Climbers such as nasturtiums and hydrangea petiolaris (Hydrangea anomala subsp. petiolaris) can attract a variety of insects, such as hoverflies and butterflies. If you grow brassiacs, planting nasturtiums near the patch can also encourage butterflies away from your crop.
Wild nettles can also attract a plethora of butterflies, providing a rich food supply for species such as the peacock, red admiral and painted lady butterflies.
On the topic of growing veg, everlasting peas and runner beans produce flowers that will entice bees, caterpillars, Y moths and beetles. Everlasting pea foliage is a delicacy for caterpillars while the flowers are a popular choice among beetles.
Caterpillars tend to be fussy little creatures, only taking fancy of a few wild flowers to feed upon. Cocksfoot and couch grasses are a couple of examples of the caterpillars’ preferred food source. These grasses are especially good for attracting wall brown and speckled wood species.
If you want to craft one of the busiest gardens in your neighbourhood, nectar rich flowers are an important commodity; attracting many bees, moths, butterflies and hoverflies. When compiling a shopping list of bee-loving flowers you need to bear in mind that single flower plants are preferable – double flower plants tend to produce far less nectar. Bright colours, especially yellow also encourage bees into the garden where whites, blues and purples tend to be preferred by butterflies. Plants that can be placed on your list would include:
• Single dahlias
• Crab apple
• Hawthorn
• Potentilla,
• Fennel
• Angelica
• Cow parsley
• Sedums
• Foxgloves
• Snapdragons
• Penstemons
• Heathers
The majority of these plants should be found at popular garden centres such as Notcutts.

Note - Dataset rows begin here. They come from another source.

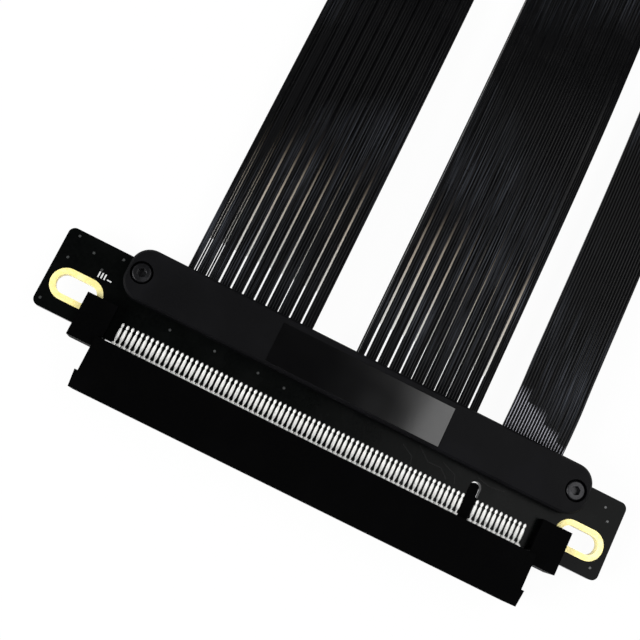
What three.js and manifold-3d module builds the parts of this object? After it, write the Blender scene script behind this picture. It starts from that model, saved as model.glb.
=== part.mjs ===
// Riser cable for a graphics card: a card socket on a small board, flat ribbons
// clamped between two covers, and a card-edge plug at their far end.
// Millimetres. X runs along the boards, Y from the socket to the plug, Z up.
// The origin is the middle of the socket end's footprint, on the table.
import * as THREE from "three";
import { mergeVertices } from "three/addons/utils/BufferGeometryUtils.js";
import Module from "manifold-3d";

const wasm = await Module();
wasm.setup();

// Contacts: two groups at one pitch, with a wider step across the key
const CONTACT_PITCH = 1.0;
const SHORT_GROUP = 11;
const LONG_GROUP = 71;
const KEY_STEP = 3.0;
const CONTACT_WIDTH = 0.56;
const CONTACT_THICKNESS = 0.3;
const CONTACT_TAIL = 4.4; // from the housing's back face over the board
const CONTACT_BEAM = 5.8; // from the carrier strip towards the mouth
const CARRIER_DEPTH = 1.0; // strip that joins a group's contacts inside the housing

// Boards
const BOARD_THICKNESS = 1.6;
const BOARD_LENGTH = 116.2;
const BOARD_CORNER = 1.3;
const BOARD_TO_HOUSING = 0.45;
const NOTCH_WIDTH = 2.35;
const NOTCH_REACH = 7.45; // from the housing's back face into the board

// Plated mounting slots near the ends of the socket board
const SLOT_SPACING = 103.9;
const SLOT_FROM_HOUSING = 6.15;
const SLOT_LENGTH = 7.8;
const SLOT_WIDTH = 3.75;
const PLATING_WALL = 0.25;
const PLATING_RIM = 1.15;
const PLATING_FOIL = 0.06;
const PLATING_FIT = 0.05;

// Socket housing
const END_HEIGHT = 8.8; // of the housing, and of the two closed covers
const HOUSING_DEPTH = 10.1;
const END_WALL = 2.2; // between the card slot and the housing's end
const SLOT_MARGIN = 0.85; // card slot beyond the middle of its last contact
const CARD_SLOT_WIDTH = 1.9;
const CARD_SLOT_DEPTH = 7.8;
const LEAD_IN = 0.7;
const FLANGE_DEPTH = 3.25;
const FLANGE_STEP = 0.6;
const FLANGE_DRAFT = 0.35;
const TONGUE_WIDTH = 1.75; // rib that stands in the board's notch
const TONGUE_GAP = 0.15; // to the notch's sides
const TONGUE_SHORT = 0.3; // short of the notch's end
const TONGUE_ROOT = 0.5; // inside the housing
const TONGUE_SHOULDER = 4.7; // wide foot that fills the notch behind the housing
const EAR_REACH = 5.0;
const EAR_HEIGHT = 6.4;
const EAR_FRONT = 1.9; // in front of the housing's back face
const EAR_BACK = 6.55; // behind it
const EAR_INNER = 1.0; // ear over the board, inside the housing's end
const JAW_GAP = 0.15; // between an ear's jaw and the board
const COMB_GAP = 0.15; // around a contact row in the housing

// Covers
const HOUSING_TO_COVER = 8.95;
const COVER_DEPTH = 9.7;
const COVER_SHIFT = 2.0;
const COVER_CORNER = 3.7;
const COVER_CHAMFER = 0.4;
const COVER_BEYOND_SCREW = 2.7;
const COVER_OVERHANG = 2.4; // past the board's cable edge
const POCKET_GAP = 0.3; // around a ribbon in the covers
const POCKET_WALL = 1.5; // closed side of a ribbon's pocket
const LABEL_LENGTH = 35.3;
const LABEL_WIDTH = 7.8;
const LABEL_THICKNESS = 0.12;
const LABEL_FROM_EDGE = 5.2; // its middle from the cover's cable edge

// Screws and nuts
const SCREW_SPACING = 89.1;
const SCREW_FROM_EDGE = 4.85;
const SCREW_DIAMETER = 2.0;
const SCREW_HEAD_DIAMETER = 3.65;
const SCREW_HEAD_HEIGHT = 1.9;
const SCREW_HEAD_CHAMFER = 0.2;
const SCREW_SINK = 0.15; // head below the cover's face
const SCREW_SOCKET = 1.5; // across flats
const SCREW_SOCKET_DEPTH = 1.0;
const SCREW_END = 0.9; // height of its tip over the table
const SCREW_GAP = 0.3;
const NUT_ACROSS = 4.0;
const NUT_THICKNESS = 1.6;
const NUT_SINK = 0.6;
const NUT_GAP = 0.25;

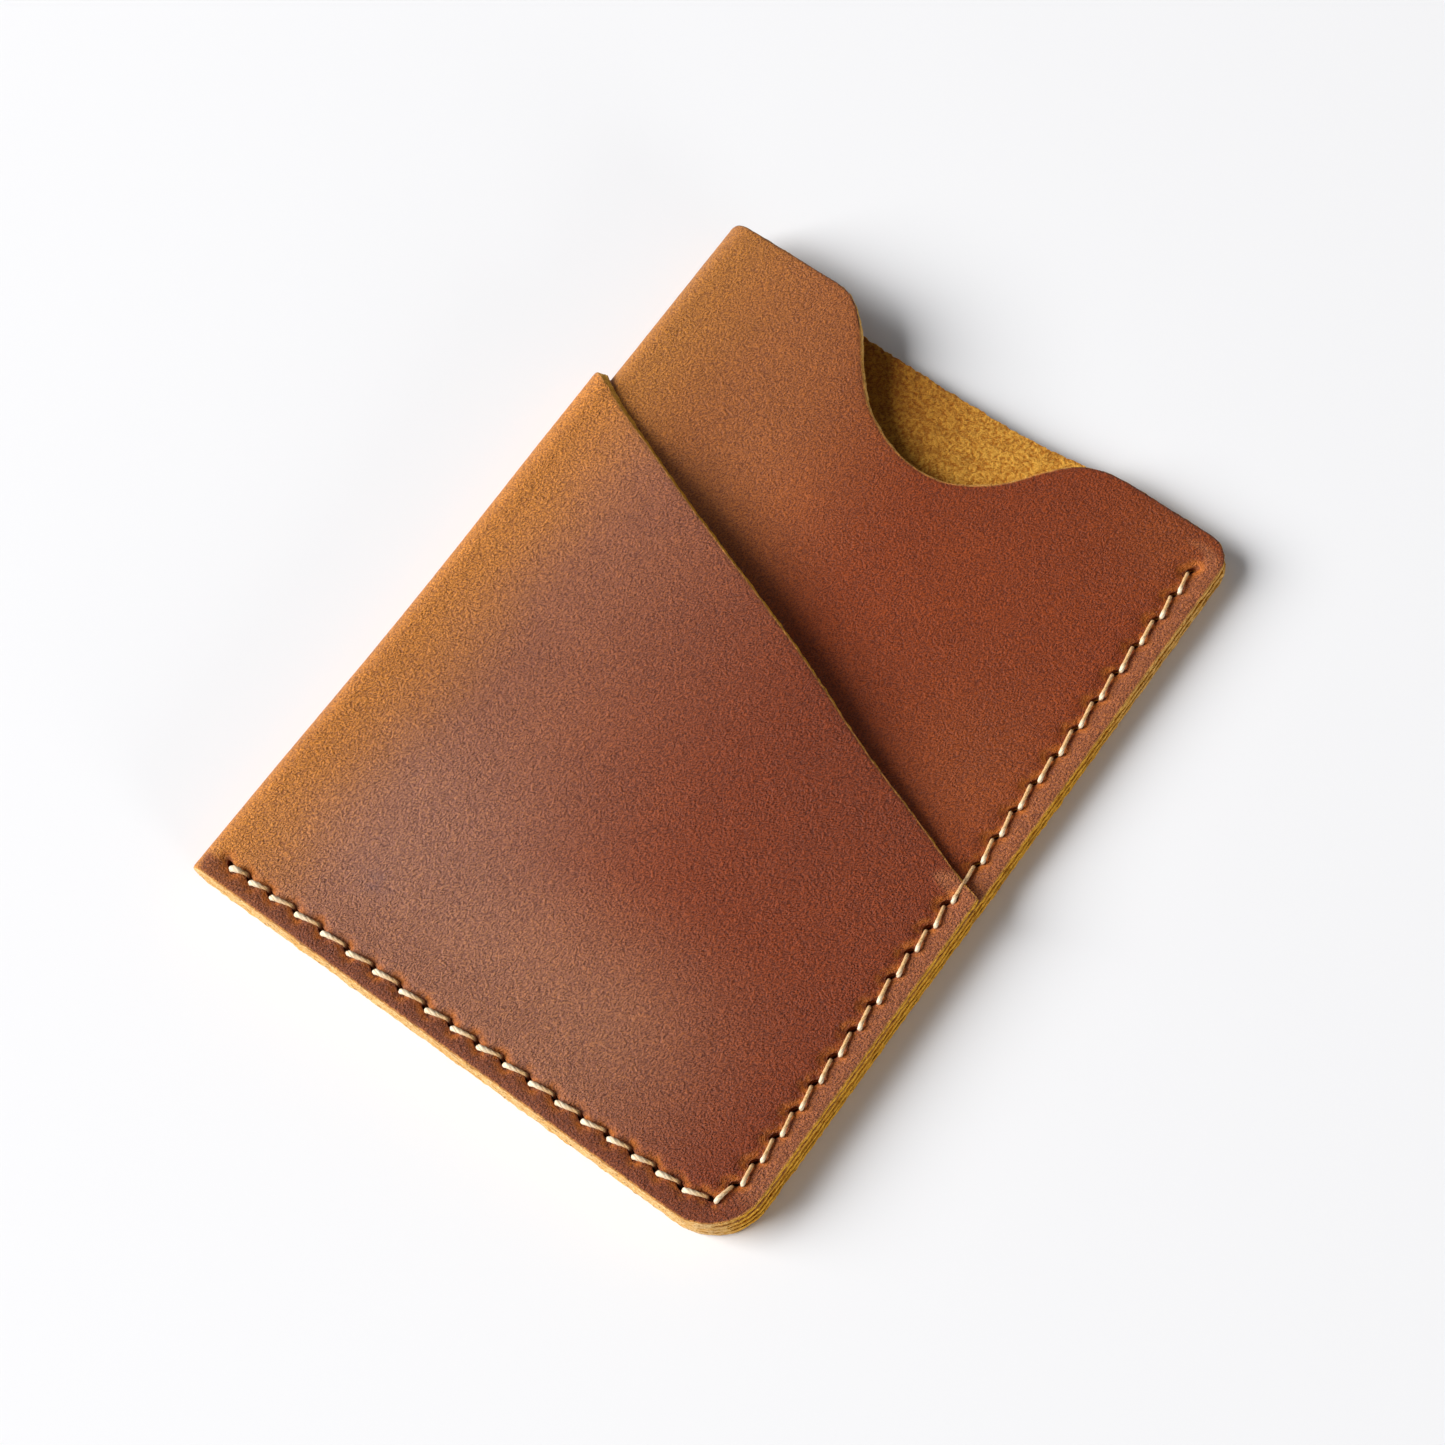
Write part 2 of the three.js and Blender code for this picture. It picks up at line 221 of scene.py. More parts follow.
def half_outline(kind, front):
    """Points from the bottom of the fold, round the side edge, to the top of the fold."""
    pts = [np.stack([np.linspace(0, W - RB, 240), np.zeros(240)], 1)[1:]]
    a = np.linspace(-90, 0, 34)[1:]
    pts.append(np.stack([W - RB + RB * np.cos(np.radians(a)), RB + RB * np.sin(np.radians(a))], 1))
    top = (kind.front_top if front else kind.back_top)
    x = np.linspace(W, 0, 700)
    y = top(x)
    if front and kind is Core:
        inside = (x > NOTCH[0, 0]) & (x < NOTCH[-1, 0])
        y = np.where(inside, hermite(NOTCH, np.clip(x, NOTCH[0, 0], NOTCH[-1, 0])) + (y - TOP - 0.45 * (1 - ss(17, 40, x))), y)
    d = np.clip(x - (W - RT), 0, RT)
    corner = TOP - RT + np.sqrt(np.maximum(RT * RT - d * d, 0))
    meets = not (front and kind is Wrap)
    if meets:
        y = np.minimum(y, np.where(x > W - RT, corner, 1e9))
    else:
        y = y.copy()
    y_side = y[0]
    side = np.arange(RB, y_side, 0.3)[1:]
    pts.append(np.stack([np.full(len(side), W), side], 1))
    pts.append(np.stack([x, y], 1)[:-1])
    return np.concatenate(pts)


def respace(p, step):
    s = np.concatenate([[0], np.cumsum(np.linalg.norm(np.diff(p, axis=0), axis=1))])
    n = max(2, int(round(s[-1] / step)))
    at = np.linspace(0, s[-1], n + 1)
    return np.stack([np.interp(at, s, p[:, k]) for k in range(2)], 1)


def outline(kind):
    f, b = half_outline(kind, True), half_outline(kind, False)
    # cut by hand: the line wanders a little, and nibbles at a fine scale
    loop = []
    for p, front in ((f, True), (b, False)):
        q = to_q(kind, p[:, 0], p[:, 1], front)
        # near the fold the pattern runs on evenly to its middle
        near = p[:, 0] < kind.A + 2
        t = np.clip(p[:, 0] / (kind.A + 2), 0, 1)
        q_edge = to_q(kind, np.full(len(p), kind.A + 2.0), p[:, 1], front)
        q = np.where(near, q_edge * t, q)
        loop.append(np.stack([q, p[:, 1]], 1))
    top = loop[0][-1][1] * 0.5 + loop[1][-1][1] * 0.5
    path = np.concatenate([[[0, 0]], loop[0], [[0, top]], loop[1][::-1], [[0, 0]]])
    path = respace(path, 0.27)[:-1]
    d = np.roll(path, -1, 0) - np.roll(path, 1, 0)
    d /= np.linalg.norm(d, axis=1, keepdims=True)
    n = np.stack([d[:, 1], -d[:, 0]], 1)
    seed = 40 if kind is Core else 50
    wob = 0.035 * smooth_noise(path[:, 0] * 1.0, path[:, 1], 2.2, seed, 3) + 0.02 * smooth_noise(path[:, 0], path[:, 1], 0.6, seed + 1, 1)
    fray = np.zeros(len(path))
    if kind is Core:
        top_back = (path[:, 0] < -12) & (path[:, 1] > 88)
        fray = top_back * (0.16 * smooth_noise(path[:, 0], path[:, 1], 0.62, 47, 2) + 0.08 * smooth_noise(path[:, 0], path[:, 1], 0.3, 48, 1))
    return path - n * (np.abs(wob) * 1.4 + fray)[:, None]


def run_dir():
    d = np.empty_like(SLITS)
    for i in range(len(SLITS)):
        v = SLITS[min(i + 1, len(SLITS) - 1)] - SLITS[max(i - 1, 0)]
        d[i] = v / np.linalg.norm(v)
    return d


RUN = run_dir()
SLIT_TURN = math.radians(-28)
SLIT_DIR = np.stack([RUN[:, 0] * math.cos(SLIT_TURN) - RUN[:, 1] * math.sin(SLIT_TURN),
                     RUN[:, 0] * math.sin(SLIT_TURN) + RUN[:, 1] * math.cos(SLIT_TURN)], 1)
HALF_L, HALF_W = 0.72, 0.32      # awl slit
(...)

By simply picking your plants carefully and researching a little into your ideal wildlife’s food preference you can dramatically change the way your garden is used and seen. Catering for native wildlife can transform your garden into a safe haven filled with buzzing bees, colourful butterflies, munching caterpillars, hovering hoverflies and humming hummingbirds; all you need to do now is relax and enjoy.

Comments are closed.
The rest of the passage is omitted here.